Ultimatums can backfire badly. Even if your manager agrees to your raise, they may begin documenting performance issues or quietly looking for your replacement. Ultimatums also signal that you're not committed to the organization you're only staying for money. This damages trust.
If you genuinely do have another offer and want to stay, you can mention it factually ("I've had interest from other organizations, but I'd prefer to continue here if we can align on compensation"), but avoid framing it as a threat.
Don't Apologize or Minimize Your Contributions
Avoid language like:
- "I'm probably asking for too much, but..."
- "I don't want to be any trouble, but..."
- "I know the company is going through a difficult time, but I had to ask..."
- "I hate to bother you with this, but..."

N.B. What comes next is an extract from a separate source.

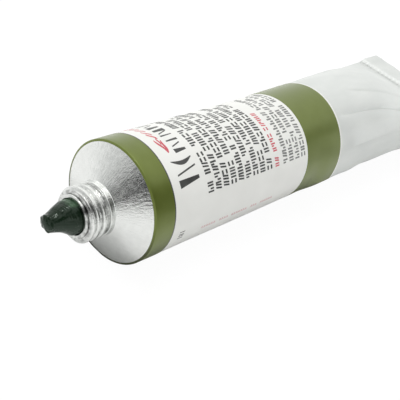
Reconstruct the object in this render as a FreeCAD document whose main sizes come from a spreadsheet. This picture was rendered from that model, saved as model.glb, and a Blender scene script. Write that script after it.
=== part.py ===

Apologizing weakens your position before you've even stated your case. Your request is reasonable you don't need permission to make it or an apology to go with it.
Be direct and confident: "I'd like to discuss my compensation based on my recent contributions."
Don't Overexplain or Write a Novel
Long emails lose impact. Managers are busy. A rambling email that rehashes your entire history waters down your strongest points.
Keep your email to four to five short paragraphs. Include your top achievements, not every accomplishment from the last three years. Let the specificity of your examples speak for itself.
Don't Make Demands About Timeline
Avoid language like:
- "I need your decision by the end of the month."
- "I'm expecting to hear back by Friday."
- "I need this resolved immediately."
Your manager will decide when to discuss this based on their schedule and approval processes. Demanding timelines signals impatience and entitlement.
Instead: "I'd appreciate the chance to discuss this at your earliest convenience."
Professional Email Templates to Ask for a Raise
Use these templates as starting points. Customize them with your actual achievements and timeline.
Template 1: Formal Raise Request (General)
Subject: Request to discuss my compensation
Dear [Manager's Name],
Thank you for your continued support and the opportunities I've had to contribute to [team/department] over the past [timeframe]. I've truly valued working on [specific project or initiative].
I'm writing to request a meeting to discuss my salary. Based on my contributions over the last [6-12 months] and my current responsibilities, I believe a salary adjustment is warranted.
In this period, I have:
- [Specific achievement with measurable result, e.g., "Led the X project, which delivered $Y in revenue"]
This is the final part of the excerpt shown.